Monday, January 9, 2012
Herbin' Legend: Swedish Bitters
This past year, I enjoyed taking beginner's steps in making some of our own herbal medicinals. Many medicinal plants are what mainstream gardeners consider weeds. Others can be found as easily as looking right in a basic spice collection.
My focus is to use herbs to both help cleanse and regenerate...detoxify and nurture healing. We use most of our herbs right now in the form of teas made as either infusions (hot or boiling water poured over an amount of herb and steeped) or decoctions (herb brought to a particular temperature/boiling for an amount of time) depending on the recommendation I find in some of the books I have. Sometimes we use herbal tinctures, since we don't always have a good source for the fresh plants or the dried herb (and if bought they can be expensive). The tinctures preserve the dried or fresh herbs beautifully...there are specific ways to tincture specific plants, and specific parts of the plants and harvest times that are optimal...so I am using herbal how-to books a lot right now to learn those things. I'll make a list of some of the books I'm really loving...soon :)

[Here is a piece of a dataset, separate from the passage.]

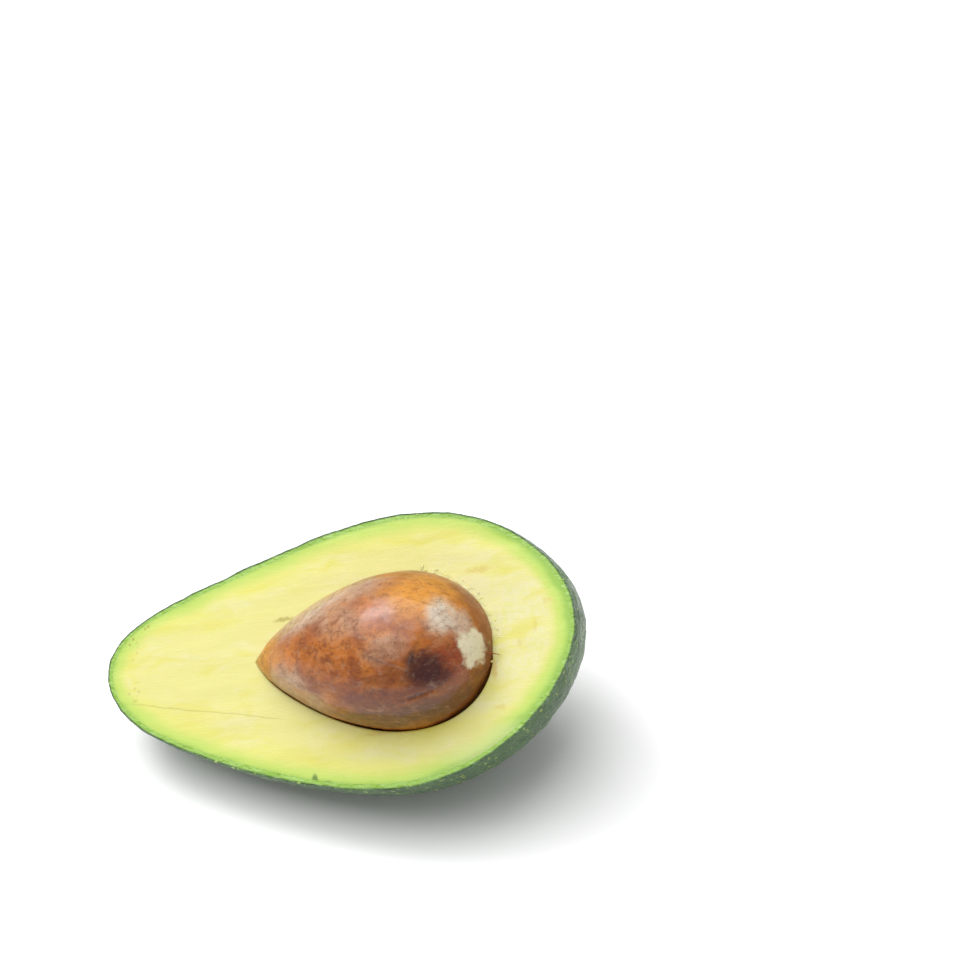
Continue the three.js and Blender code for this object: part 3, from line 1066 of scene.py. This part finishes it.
class AVOCADO_OT_stage(bpy.types.Operator):
    """Set up the pale floor, the light from all round, two soft lights and the camera"""

    bl_idname = "avocado.stage"
    bl_label = "Stage"

    FLOOR_SIDE = 12.0
    LIGHT_DISTANCE = 2.0
    SENSOR_WIDTH = 36

    # Name and side of each soft light, and the direction that it stands in.
    LIGHTS = (("overhead", 2.5, (-0.24, 0.10, 1)), ("back_left", 0.7, (-0.47, 0.29, 0.83)))

    def execute(self, context):
        look = context.scene.avocado_stage
        self.make_floor(look)
        self.make_sky(context.scene, look)
        for name, side, toward in self.LIGHTS:
            self.make_light(name, getattr(look, name), side, Vector(toward).normalized())
        self.make_camera(context.scene, look)
        context.scene.view_settings.view_transform = "Standard"
        context.scene.cycles.use_denoising = True
        return {"FINISHED"}

    def make_floor(self, look):
        mesh = bmesh.new()
        bmesh.ops.create_grid(mesh, x_segments=1, y_segments=1, size=self.FLOOR_SIDE / 2)
        material = bpy.data.materials.new("floor_white")
        material.use_nodes = True
        shader = material.node_tree.nodes["Principled BSDF"]
        shader.inputs["Base Color"].default_value = (*look.floor, 1)
        shader.inputs["Roughness"].default_value = 0.9
        shader.inputs["Specular IOR Level"].default_value = 0.1
        to_object(mesh, "floor", material)

    def make_sky(self, scene, look):
        """Light from all round, which the camera sees as plain white."""
        scene.world = bpy.data.worlds.new("studio")
        scene.world.use_nodes = True
        nodes, links = scene.world.node_tree.nodes, scene.world.node_tree.links
        sky = nodes["Background"]
        sky.inputs["Color"].default_value = (1, 1, 1, 1)
        sky.inputs["Strength"].default_value = look.sky
        white = nodes.new("ShaderNodeBackground")
        white.inputs["Color"].default_value = (1, 1, 1, 1)
        rays = nodes.new("ShaderNodeLightPath")
        mix = nodes.new("ShaderNodeMixShader")
        links.new(rays.outputs["Is Camera Ray"], mix.inputs[0])
        links.new(sky.outputs[0], mix.inputs[1])
        links.new(white.outputs[0], mix.inputs[2])
        links.new(mix.outputs[0], nodes["World Output"].inputs["Surface"])

    def make_light(self, name, strength, side, toward):
        """A square soft light that shines at the origin."""
        light = bpy.data.lights.new(name, "AREA")
        light.shape = "SQUARE"
        light.size = side
        light.energy = strength
        lamp = bpy.data.objects.new(name, light)
        lamp.location = toward * self.LIGHT_DISTANCE
        lamp.rotation_euler = toward.to_track_quat("Z", "Y").to_euler()
        bpy.context.scene.collection.objects.link(lamp)

    def make_camera(self, scene, look):
        camera = bpy.data.objects.new("camera", bpy.data.cameras.new("camera"))
        camera.data.lens = look.lens
        camera.data.sensor_width = self.SENSOR_WIDTH
        level = cos(look.elevation)
        away = Vector((
            level * sin(look.azimuth), -level * cos(look.azimuth),
            sin(look.elevation)))
        pose = (Matrix.Rotation(look.azimuth, 4, "Z")
                @ Matrix.Rotation(QUARTER - look.elevation, 4, "X")
                @ Matrix.Rotation(look.roll, 4, "Z"))
        camera.location = Vector(look.aim) + away * look.distance
        camera.rotation_euler = pose.to_euler()
        scene.collection.objects.link(camera)
        scene.camera = camera


OPERATORS = (
    AVOCADO_OT_peel,
    AVOCADO_OT_flesh,
    AVOCADO_OT_seed,
    AVOCADO_OT_crumbs,
    AVOCADO_OT_stalk,
    AVOCADO_OT_stage,
)


class VIEW3D_PT_avocado(bpy.types.Panel):
    """The sidebar tab that lists the pieces"""

    bl_label = "Avocado Half"
    bl_space_type = "VIEW_3D"
    bl_region_type = "UI"
    bl_category = "Avocado"

    def draw(self, context):
        for operator in OPERATORS:
            self.layout.operator(operator.bl_idname)


SETTINGS = {
    "avocado_fruit": FruitSizes,
    "avocado_peel": PeelLook,
    "avocado_flesh": FleshLook,
    "avocado_seed": SeedLook,
    "avocado_stalk": StalkLook,
    "avocado_stage": StageLook,
}


def register():
    for group in SETTINGS.values():
        bpy.utils.register_class(group)
    for name, group in SETTINGS.items():
        setattr(bpy.types.Scene, name, PointerProperty(type=group))
    for shown in (*OPERATORS, VIEW3D_PT_avocado):
        bpy.utils.register_class(shown)


def unregister():
    for shown in (VIEW3D_PT_avocado, *reversed(OPERATORS)):
        bpy.utils.unregister_class(shown)
    for name, group in SETTINGS.items():
        delattr(bpy.types.Scene, name)
        bpy.utils.unregister_class(group)


def main():
    register()
    bpy.ops.avocado.peel()
    bpy.ops.avocado.flesh()
    bpy.ops.avocado.seed()
    bpy.ops.avocado.crumbs()
    bpy.ops.avocado.stalk()
    bpy.ops.avocado.stage()


if __name__ == "__main__":
    main()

An interesting development has been that Jack and I have discovered that our personal diets often lacked foods that are bitter, to whatever degree. Many of the herbs we are using have varying degrees of bitterness, not all unpleasant. As we accustom ourselves to drinking these throughout the day, and pairing them with better foods including greens that sometimes have a bitter taste, we've come to realize that the actual bitterness within these healing foods is something we've been lacking. Oftentimes, they help cleanse and tone our bodies, noticeably our muscles, and as a result Jack has had less muscle wear and tear, and less pain or recovery time when his physically-active job runs long. His legs used to be in knots when he tried to sleep, and he was often plagued with cramps and muscle fatigue.
Tonics made of bitter herbs have been around for lifetimes.

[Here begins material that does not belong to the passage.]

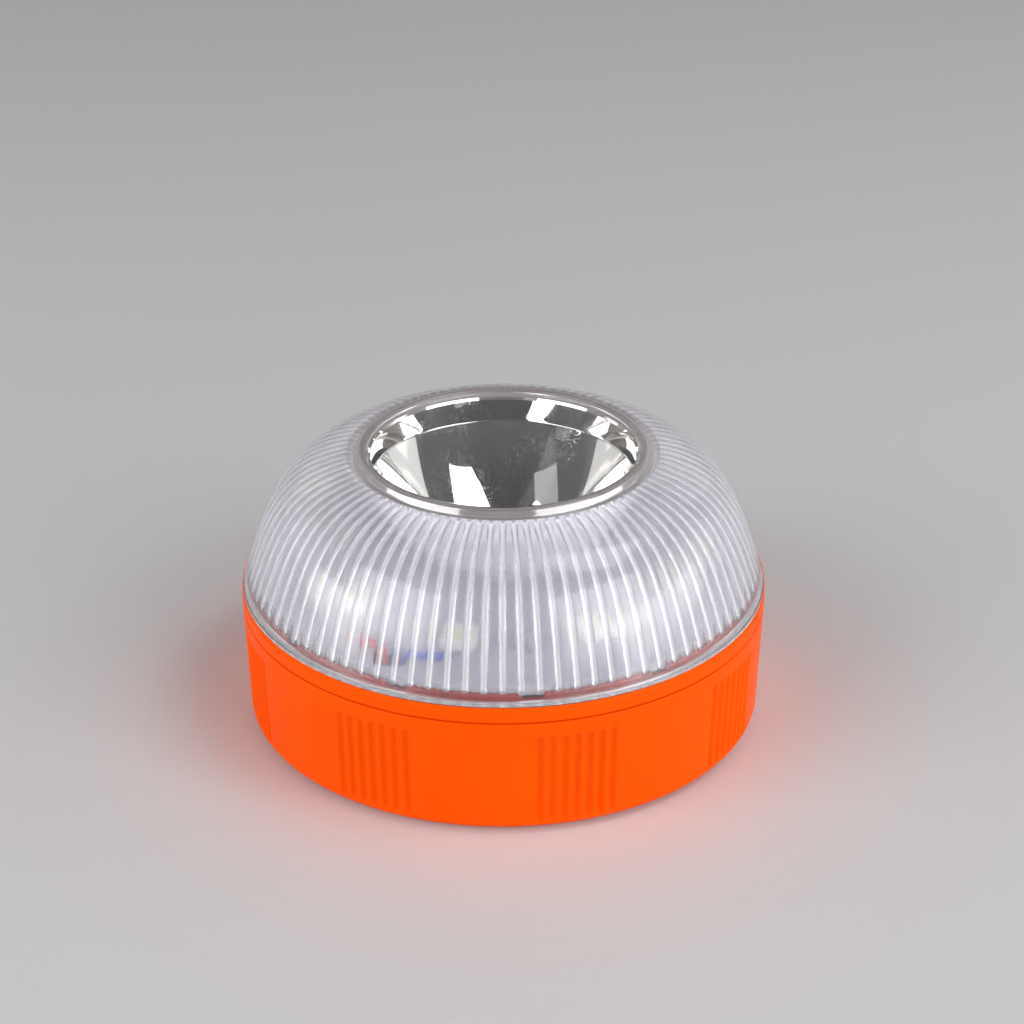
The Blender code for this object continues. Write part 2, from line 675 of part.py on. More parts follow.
def contacts():
    """Sprung-steel plates that join the cells in series."""
    low, high = CELL_HEIGHT - 4.0, CELL_HEIGHT + 4.0
    near, far = CONTACT_X, CONTACT_X + CONTACT_THICKNESS
    for name, side, y_from, y_to in (
        ("contact_negative", -1, -20.9, -14.5),
        ("contact_bridge_right", 1, -19.6, -4.6),
        ("contact_bridge_left", -1, -9.6, 9.6),
        ("contact_positive", 1, 4.4, 13.9),
    ):
        x_from, x_to = sorted((side * near, side * far))
        plate = bmesh.new()
        span_block(plate, (x_from, y_from, low), (x_to, y_to, high))
        solid(name, plate, STEEL)


def battery_tray():
    """Ceiling plate with end walls, side rails and ribs that hang between the cells."""
    low, high = TRAY_CEILING
    plate = bmesh.new()
    rod(plate, 0, 0, low, high, TRAY_RADIUS, MEDIUM)
    tray = solid("battery_tray", plate, TRAY_PLASTIC)
    walls = bmesh.new()
    top = low + 0.3
    for side in (-1, 1):
        near, far = sorted((side * END_WALL[0], side * END_WALL[1]))
        span_block(walls, (near, -19.8, 6.6), (far, 11.8, top))
        near, far = sorted((side * 4.0, side * 20.0))
        span_block(walls, (near, -0.7, 12.5), (far, 0.7, top))
    span_block(walls, (-17.0, -24.7, 9.0), (17.0, -23.6, top))
    span_block(walls, (-20.0, 12.8, 9.0), (20.0, 13.8, top))
    span_block(walls, (-20.0, -13.1, 15.2), (20.0, -12.1, top))
    combine(tray, solid("tray_walls", walls, None, TOOLS), "UNION")
    holes = bmesh.new()
    rod(holes, 0, 0, low - 1, high + 1, STEM_RADIUS + 0.6)
    for x, y in TRAY_SCREWS:
        rod(holes, x, y, low - 1, high + 1, SCREW_HOLE)
    rod(holes, WIRE_HOLE[0], WIRE_HOLE[1] - 0.6, low - 1, high + 1, WIRE_HOLE[2] + 0.6)
    combine(tray, solid("tray_holes", holes, None, TOOLS), "DIFFERENCE")


dome_cover()
torch_window()
reflector()
torch_led()
side_leds()
led_board()
board_parts()
fasteners()
housing_ring()
seals()
base_cup()
base_parts()
power_button()
tact_switch()
ends = [(0, 0, height) for height in RETURN_SPRING]
spring("button_spring", *ends, *RETURN_SPRING_RADII, SPRING_TURNS, RETURN_SPRING_WIRE)
battery_tray()
cells()
contacts()
wires()
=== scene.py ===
"""Looks for the roadside beacon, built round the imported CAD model."""

import math

import bmesh
import bpy
import numpy as np
from mathutils import Euler, Matrix, Vector

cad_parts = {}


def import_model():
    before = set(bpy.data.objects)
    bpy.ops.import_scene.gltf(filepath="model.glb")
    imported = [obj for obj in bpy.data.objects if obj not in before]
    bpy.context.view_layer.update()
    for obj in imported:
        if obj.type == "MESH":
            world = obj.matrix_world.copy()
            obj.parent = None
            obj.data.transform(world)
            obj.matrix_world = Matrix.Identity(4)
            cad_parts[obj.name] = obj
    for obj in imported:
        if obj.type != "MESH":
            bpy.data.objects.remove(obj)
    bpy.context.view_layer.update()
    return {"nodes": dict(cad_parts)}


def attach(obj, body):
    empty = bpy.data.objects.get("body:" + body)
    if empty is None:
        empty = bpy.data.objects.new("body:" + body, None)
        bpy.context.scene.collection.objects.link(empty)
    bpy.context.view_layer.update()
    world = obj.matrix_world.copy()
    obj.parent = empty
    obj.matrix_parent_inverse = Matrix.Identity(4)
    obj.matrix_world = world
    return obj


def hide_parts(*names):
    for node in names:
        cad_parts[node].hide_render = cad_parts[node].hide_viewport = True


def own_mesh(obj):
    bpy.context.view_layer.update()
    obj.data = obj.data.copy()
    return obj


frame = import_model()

MM = 0.001

# The photographed view: lens, sensor and place in millimetres, angles in degrees
LENS = 81.69
SENSOR_WIDTH = 36.0
CAMERA_PLACE = (1.53, -314.7, 190.64)
CAMERA_PITCH = 26.81
CAMERA_ROLL = 0.08

# Surroundings: brightness at stops of the sine of the elevation
WORLD_STOPS = ((0.0, 0.36), (0.35, 0.3), (0.55, 0.08), (0.69, 0.078), (0.9, 0.03), (1.0, 0.03))

# Studio floor: half its side in metres, and how far it lies below the rubber pad, in millimetres
FLOOR_HALF = 4.0
FLOOR_DROP = 0.02

# Studio lights, round a point of the axis at this height in millimetres; their own lengths are in metres,
# and azimuths run from the front towards +X
DOME_MIDDLE = 30.0
PANEL_DISTANCE = 1.0
# Each panel: name, azimuth and elevation of its middle, width, height, radiance
PANELS = (
    ("front_right", 47, 22, 0.80, 0.56, 2.9),
    ("front_left", -54, 22, 0.75, 0.56, 2.9),
    ("side_right", 106, 19, 0.55, 0.46, 0.6),
    ("side_left", -110, 17, 0.50, 0.42, 0.48),
    ("back", 180, 24, 1.60, 0.46, 0.22),
    ("low_right", 74, 7, 0.90, 0.24, 3.0),
    ("low_left", -78, 7, 0.60, 0.24, 3.2),
)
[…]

In reading a couple books by the late Austrian herbalist Maria Treben, she repeatedly mentions a particular bitters tonic called Swedish Bitters...here's an article that describes it in more detail.
I decided to make my own Swedish Bitters tincture from the original "recipe," and found a way to order it here (no, I don't get paid to mention this, it's simply where I ordered it).
It's as simple as adding at least 40 proof alcohol to the dried herb mix, covering it and letting it steep in a warm place (sunlight's ok) for 2 weeks, shaking it daily to make sure it gets distributed throughout the liquid. Then you can strain the liquid off into amber bottles for use. The instructions state that the herb can be left in the larger container and small amounts strained off as needed.
The herb mixture has a camphor-ish smell, not unpleasant. (Do any of you get a kick smelling herbs like I do?? OK, maybe I'm weird, but I love it) I lidded my jar with the standard canning lid and ring, but put a piece of plastic wrap underneath it before screwing it on to prevent the alcohol from coming into contact with the metal.
We'll use this, when it's done, for a variety of household DIY personal care needs topically as well as take it as a tincture whenever we want our bitters "tonic."
I made some of this years ago, and it keeps indefinitely once made and stored in a dark closet. It darkens considerably to a black-brown slurry which takes on the strong smell and healing properties of the herbs, for so many uses, it's sort of a herbal workhorse. I'll write more on it as we strain off the finished product and use it, but I wanted to include these quick pics to show how easy it is to make, and to see if any of you out there have ever used Swedish bitters or any other bitters formula before.
Anyone? I'd love to hear your go-to homemade herbal "old faithfuls"!